## Brief
Here are some records; return them all exactly.

== Data records ==

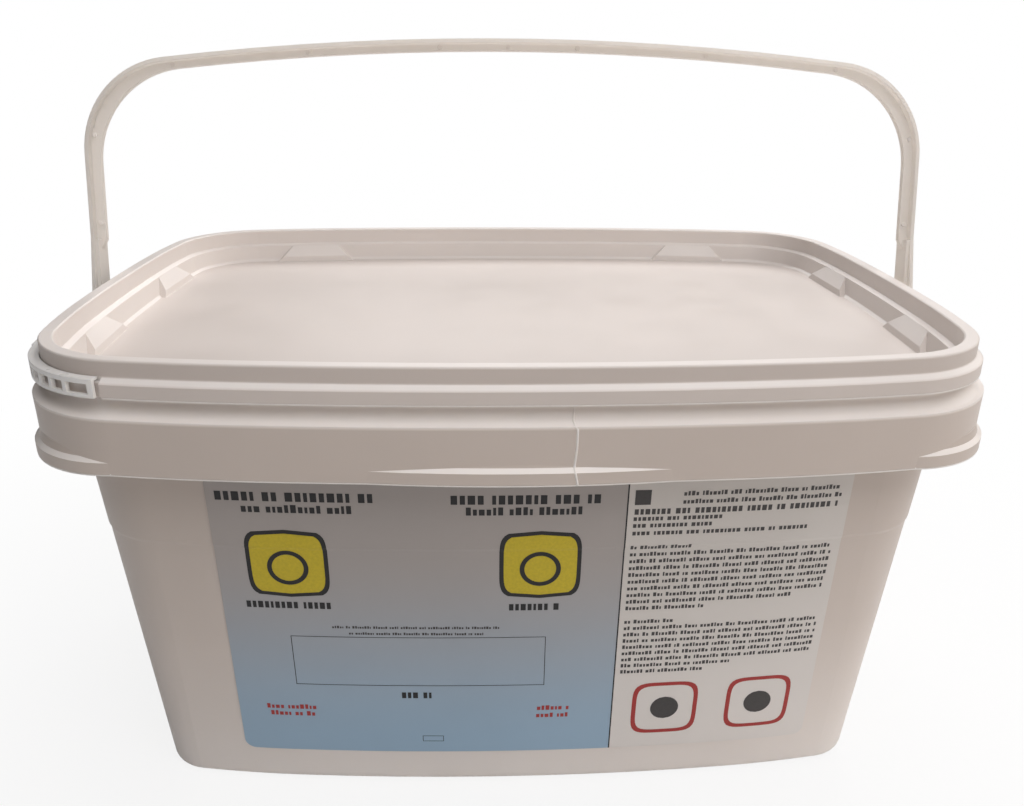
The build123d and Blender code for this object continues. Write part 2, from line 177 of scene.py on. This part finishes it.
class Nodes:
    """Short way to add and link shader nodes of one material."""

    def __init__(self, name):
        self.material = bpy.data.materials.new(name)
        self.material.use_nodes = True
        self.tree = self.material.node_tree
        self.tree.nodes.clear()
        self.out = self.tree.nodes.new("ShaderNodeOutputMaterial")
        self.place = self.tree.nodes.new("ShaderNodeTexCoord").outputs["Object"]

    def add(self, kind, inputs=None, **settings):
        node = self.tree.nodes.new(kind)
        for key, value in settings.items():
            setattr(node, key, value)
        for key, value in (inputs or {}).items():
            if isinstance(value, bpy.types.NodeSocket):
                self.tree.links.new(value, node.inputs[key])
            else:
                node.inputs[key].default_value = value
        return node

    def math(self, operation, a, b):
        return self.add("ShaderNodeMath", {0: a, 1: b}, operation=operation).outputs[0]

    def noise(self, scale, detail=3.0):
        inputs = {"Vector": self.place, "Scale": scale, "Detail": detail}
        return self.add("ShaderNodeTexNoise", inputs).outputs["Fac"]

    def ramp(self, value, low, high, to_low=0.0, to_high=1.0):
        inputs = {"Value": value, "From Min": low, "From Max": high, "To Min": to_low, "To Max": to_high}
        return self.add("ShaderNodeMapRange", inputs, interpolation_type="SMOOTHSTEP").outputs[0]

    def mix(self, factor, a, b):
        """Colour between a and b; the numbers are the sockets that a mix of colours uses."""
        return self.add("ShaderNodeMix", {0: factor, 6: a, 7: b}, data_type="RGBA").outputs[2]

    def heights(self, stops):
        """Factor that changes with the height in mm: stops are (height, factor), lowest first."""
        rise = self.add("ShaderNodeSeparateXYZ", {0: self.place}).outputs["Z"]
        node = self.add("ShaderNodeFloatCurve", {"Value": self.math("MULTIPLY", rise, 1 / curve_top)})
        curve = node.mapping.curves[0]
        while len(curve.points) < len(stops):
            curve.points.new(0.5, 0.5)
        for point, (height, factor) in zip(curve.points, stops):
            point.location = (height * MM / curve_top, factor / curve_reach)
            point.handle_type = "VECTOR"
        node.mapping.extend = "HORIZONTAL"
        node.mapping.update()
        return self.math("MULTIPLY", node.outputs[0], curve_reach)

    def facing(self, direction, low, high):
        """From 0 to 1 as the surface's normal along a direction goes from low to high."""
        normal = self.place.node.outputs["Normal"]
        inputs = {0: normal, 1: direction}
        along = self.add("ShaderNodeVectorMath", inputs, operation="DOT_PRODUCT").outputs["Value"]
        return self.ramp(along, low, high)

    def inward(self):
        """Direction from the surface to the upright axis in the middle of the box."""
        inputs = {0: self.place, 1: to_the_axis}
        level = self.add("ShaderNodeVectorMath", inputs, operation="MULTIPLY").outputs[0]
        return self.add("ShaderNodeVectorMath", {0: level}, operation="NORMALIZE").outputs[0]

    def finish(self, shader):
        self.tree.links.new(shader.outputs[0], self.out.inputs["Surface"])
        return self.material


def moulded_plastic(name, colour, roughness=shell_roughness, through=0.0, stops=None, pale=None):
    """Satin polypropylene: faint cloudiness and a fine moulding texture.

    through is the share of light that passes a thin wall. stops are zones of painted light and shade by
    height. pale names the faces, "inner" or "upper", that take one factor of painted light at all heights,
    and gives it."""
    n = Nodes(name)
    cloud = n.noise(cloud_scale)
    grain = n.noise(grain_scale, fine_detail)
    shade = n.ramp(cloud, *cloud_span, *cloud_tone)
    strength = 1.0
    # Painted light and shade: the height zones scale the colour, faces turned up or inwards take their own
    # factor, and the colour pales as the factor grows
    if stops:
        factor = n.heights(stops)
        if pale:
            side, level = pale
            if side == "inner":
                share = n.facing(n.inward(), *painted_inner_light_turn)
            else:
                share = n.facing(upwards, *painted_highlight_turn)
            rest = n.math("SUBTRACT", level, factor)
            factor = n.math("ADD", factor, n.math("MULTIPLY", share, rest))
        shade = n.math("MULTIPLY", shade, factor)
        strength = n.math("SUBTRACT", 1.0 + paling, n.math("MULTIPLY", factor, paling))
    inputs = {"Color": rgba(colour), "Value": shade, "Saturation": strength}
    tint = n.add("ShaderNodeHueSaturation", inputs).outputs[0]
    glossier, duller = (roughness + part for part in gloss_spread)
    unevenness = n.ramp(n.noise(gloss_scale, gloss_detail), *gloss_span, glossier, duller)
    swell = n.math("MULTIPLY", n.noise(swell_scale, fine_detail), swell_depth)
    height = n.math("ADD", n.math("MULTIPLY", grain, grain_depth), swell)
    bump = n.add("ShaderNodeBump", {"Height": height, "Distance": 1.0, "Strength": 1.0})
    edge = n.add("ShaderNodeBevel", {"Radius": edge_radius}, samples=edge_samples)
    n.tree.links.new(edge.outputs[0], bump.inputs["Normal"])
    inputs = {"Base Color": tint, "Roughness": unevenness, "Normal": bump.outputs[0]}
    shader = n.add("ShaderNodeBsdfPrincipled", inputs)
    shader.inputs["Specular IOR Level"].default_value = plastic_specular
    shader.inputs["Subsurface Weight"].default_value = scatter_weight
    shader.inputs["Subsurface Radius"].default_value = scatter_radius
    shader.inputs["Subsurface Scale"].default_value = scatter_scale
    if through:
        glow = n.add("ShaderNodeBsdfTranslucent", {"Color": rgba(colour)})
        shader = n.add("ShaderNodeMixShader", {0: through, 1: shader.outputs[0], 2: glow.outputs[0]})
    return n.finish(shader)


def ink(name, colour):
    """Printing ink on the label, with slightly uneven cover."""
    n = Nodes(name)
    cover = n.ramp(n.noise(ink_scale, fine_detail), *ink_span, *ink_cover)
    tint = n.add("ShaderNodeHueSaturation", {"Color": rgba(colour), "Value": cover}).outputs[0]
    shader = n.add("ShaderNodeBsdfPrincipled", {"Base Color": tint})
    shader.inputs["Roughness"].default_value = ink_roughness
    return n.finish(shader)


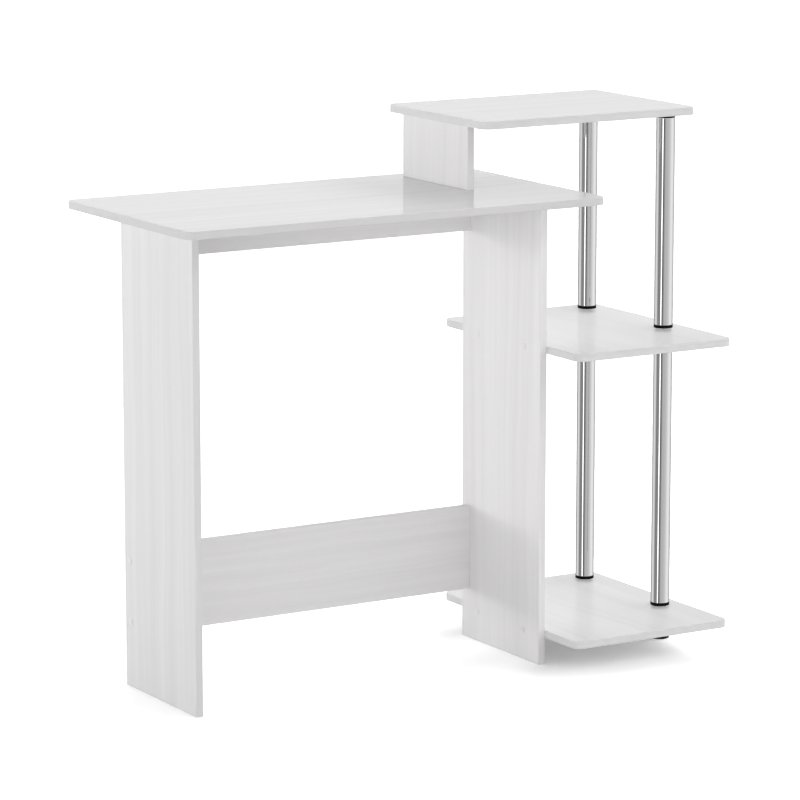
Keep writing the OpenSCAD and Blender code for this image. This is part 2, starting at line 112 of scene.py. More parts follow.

===

## Reply
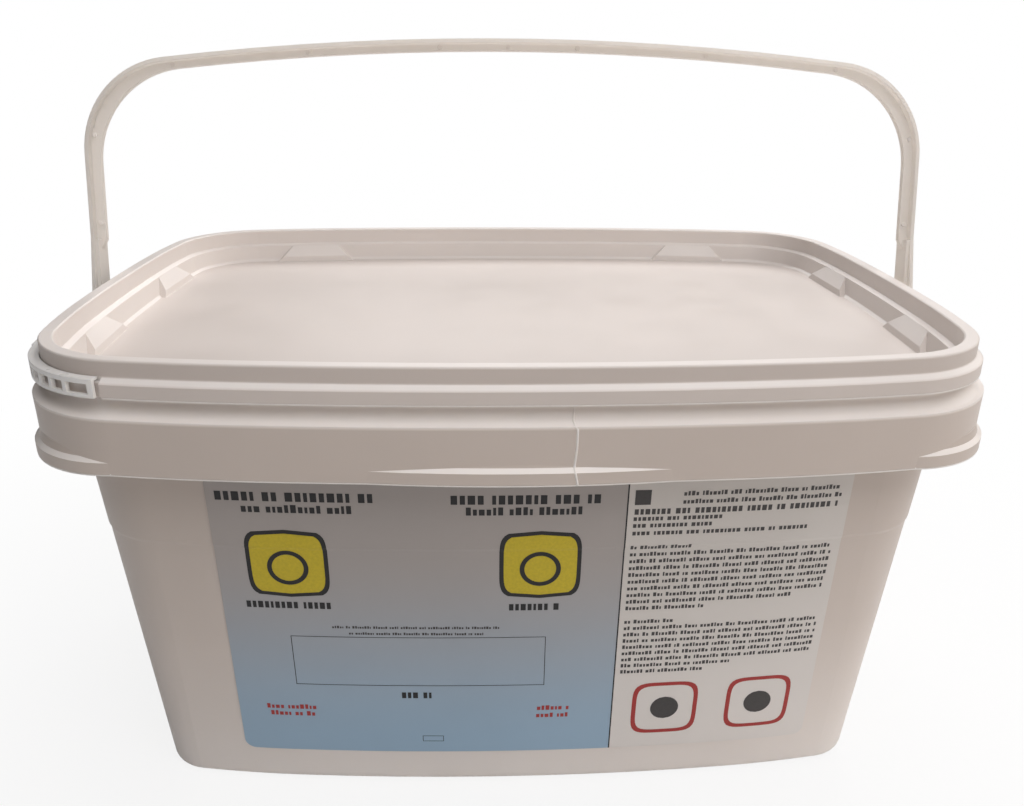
The build123d and Blender code for this object continues. Write part 2, from line 177 of scene.py on. This part finishes it.
class Nodes:
    """Short way to add and link shader nodes of one material."""

    def __init__(self, name):
        self.material = bpy.data.materials.new(name)
        self.material.use_nodes = True
        self.tree = self.material.node_tree
        self.tree.nodes.clear()
        self.out = self.tree.nodes.new("ShaderNodeOutputMaterial")
        self.place = self.tree.nodes.new("ShaderNodeTexCoord").outputs["Object"]

    def add(self, kind, inputs=None, **settings):
        node = self.tree.nodes.new(kind)
        for key, value in settings.items():
            setattr(node, key, value)
        for key, value in (inputs or {}).items():
            if isinstance(value, bpy.types.NodeSocket):
                self.tree.links.new(value, node.inputs[key])
            else:
                node.inputs[key].default_value = value
        return node

    def math(self, operation, a, b):
        return self.add("ShaderNodeMath", {0: a, 1: b}, operation=operation).outputs[0]

    def noise(self, scale, detail=3.0):
        inputs = {"Vector": self.place, "Scale": scale, "Detail": detail}
        return self.add("ShaderNodeTexNoise", inputs).outputs["Fac"]

    def ramp(self, value, low, high, to_low=0.0, to_high=1.0):
        inputs = {"Value": value, "From Min": low, "From Max": high, "To Min": to_low, "To Max": to_high}
        return self.add("ShaderNodeMapRange", inputs, interpolation_type="SMOOTHSTEP").outputs[0]

    def mix(self, factor, a, b):
        """Colour between a and b; the numbers are the sockets that a mix of colours uses."""
        return self.add("ShaderNodeMix", {0: factor, 6: a, 7: b}, data_type="RGBA").outputs[2]

    def heights(self, stops):
        """Factor that changes with the height in mm: stops are (height, factor), lowest first."""
        rise = self.add("ShaderNodeSeparateXYZ", {0: self.place}).outputs["Z"]
        node = self.add("ShaderNodeFloatCurve", {"Value": self.math("MULTIPLY", rise, 1 / curve_top)})
        curve = node.mapping.curves[0]
        while len(curve.points) < len(stops):
            curve.points.new(0.5, 0.5)
        for point, (height, factor) in zip(curve.points, stops):
            point.location = (height * MM / curve_top, factor / curve_reach)
            point.handle_type = "VECTOR"
        node.mapping.extend = "HORIZONTAL"
        node.mapping.update()
        return self.math("MULTIPLY", node.outputs[0], curve_reach)

    def facing(self, direction, low, high):
        """From 0 to 1 as the surface's normal along a direction goes from low to high."""
        normal = self.place.node.outputs["Normal"]
        inputs = {0: normal, 1: direction}
        along = self.add("ShaderNodeVectorMath", inputs, operation="DOT_PRODUCT").outputs["Value"]
        return self.ramp(along, low, high)

    def inward(self):
        """Direction from the surface to the upright axis in the middle of the box."""
        inputs = {0: self.place, 1: to_the_axis}
        level = self.add("ShaderNodeVectorMath", inputs, operation="MULTIPLY").outputs[0]
        return self.add("ShaderNodeVectorMath", {0: level}, operation="NORMALIZE").outputs[0]

    def finish(self, shader):
        self.tree.links.new(shader.outputs[0], self.out.inputs["Surface"])
        return self.material


def moulded_plastic(name, colour, roughness=shell_roughness, through=0.0, stops=None, pale=None):
    """Satin polypropylene: faint cloudiness and a fine moulding texture.

    through is the share of light that passes a thin wall. stops are zones of painted light and shade by
    height. pale names the faces, "inner" or "upper", that take one factor of painted light at all heights,
    and gives it."""
    n = Nodes(name)
    cloud = n.noise(cloud_scale)
    grain = n.noise(grain_scale, fine_detail)
    shade = n.ramp(cloud, *cloud_span, *cloud_tone)
    strength = 1.0
    # Painted light and shade: the height zones scale the colour, faces turned up or inwards take their own
    # factor, and the colour pales as the factor grows
    if stops:
        factor = n.heights(stops)
        if pale:
            side, level = pale
            if side == "inner":
                share = n.facing(n.inward(), *painted_inner_light_turn)
            else:
                share = n.facing(upwards, *painted_highlight_turn)
            rest = n.math("SUBTRACT", level, factor)
            factor = n.math("ADD", factor, n.math("MULTIPLY", share, rest))
        shade = n.math("MULTIPLY", shade, factor)
        strength = n.math("SUBTRACT", 1.0 + paling, n.math("MULTIPLY", factor, paling))
    inputs = {"Color": rgba(colour), "Value": shade, "Saturation": strength}
    tint = n.add("ShaderNodeHueSaturation", inputs).outputs[0]
    glossier, duller = (roughness + part for part in gloss_spread)
    unevenness = n.ramp(n.noise(gloss_scale, gloss_detail), *gloss_span, glossier, duller)
    swell = n.math("MULTIPLY", n.noise(swell_scale, fine_detail), swell_depth)
    height = n.math("ADD", n.math("MULTIPLY", grain, grain_depth), swell)
    bump = n.add("ShaderNodeBump", {"Height": height, "Distance": 1.0, "Strength": 1.0})
    edge = n.add("ShaderNodeBevel", {"Radius": edge_radius}, samples=edge_samples)
    n.tree.links.new(edge.outputs[0], bump.inputs["Normal"])
    inputs = {"Base Color": tint, "Roughness": unevenness, "Normal": bump.outputs[0]}
    shader = n.add("ShaderNodeBsdfPrincipled", inputs)
    shader.inputs["Specular IOR Level"].default_value = plastic_specular
    shader.inputs["Subsurface Weight"].default_value = scatter_weight
    shader.inputs["Subsurface Radius"].default_value = scatter_radius
    shader.inputs["Subsurface Scale"].default_value = scatter_scale
    if through:
        glow = n.add("ShaderNodeBsdfTranslucent", {"Color": rgba(colour)})
        shader = n.add("ShaderNodeMixShader", {0: through, 1: shader.outputs[0], 2: glow.outputs[0]})
    return n.finish(shader)


def ink(name, colour):
    """Printing ink on the label, with slightly uneven cover."""
    n = Nodes(name)
    cover = n.ramp(n.noise(ink_scale, fine_detail), *ink_span, *ink_cover)
    tint = n.add("ShaderNodeHueSaturation", {"Color": rgba(colour), "Value": cover}).outputs[0]
    shader = n.add("ShaderNodeBsdfPrincipled", {"Base Color": tint})
    shader.inputs["Roughness"].default_value = ink_roughness
    return n.finish(shader)


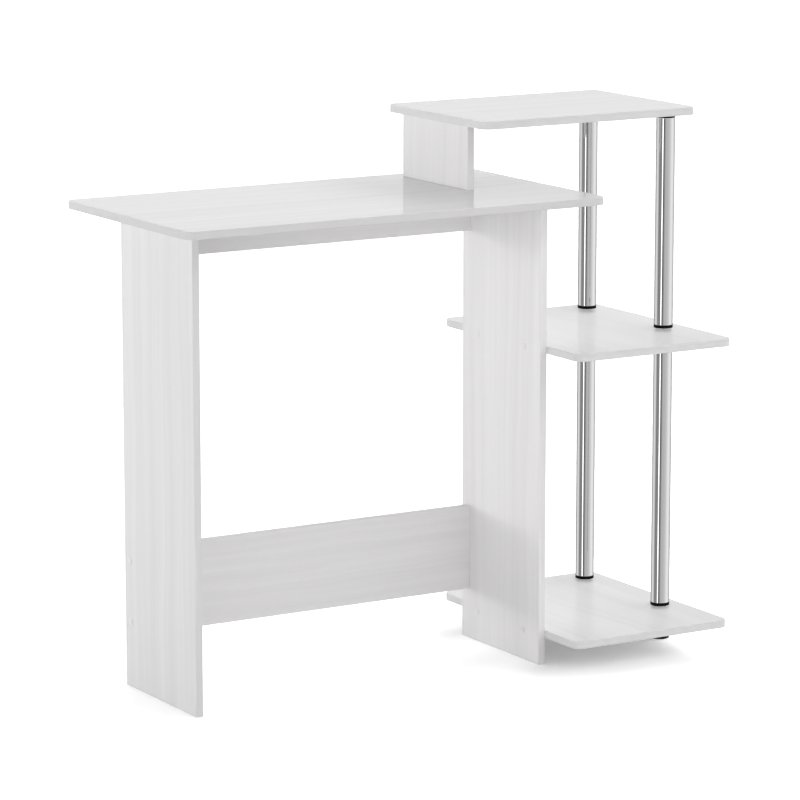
Keep writing the OpenSCAD and Blender code for this image. This is part 2, starting at line 112 of scene.py. More parts follow.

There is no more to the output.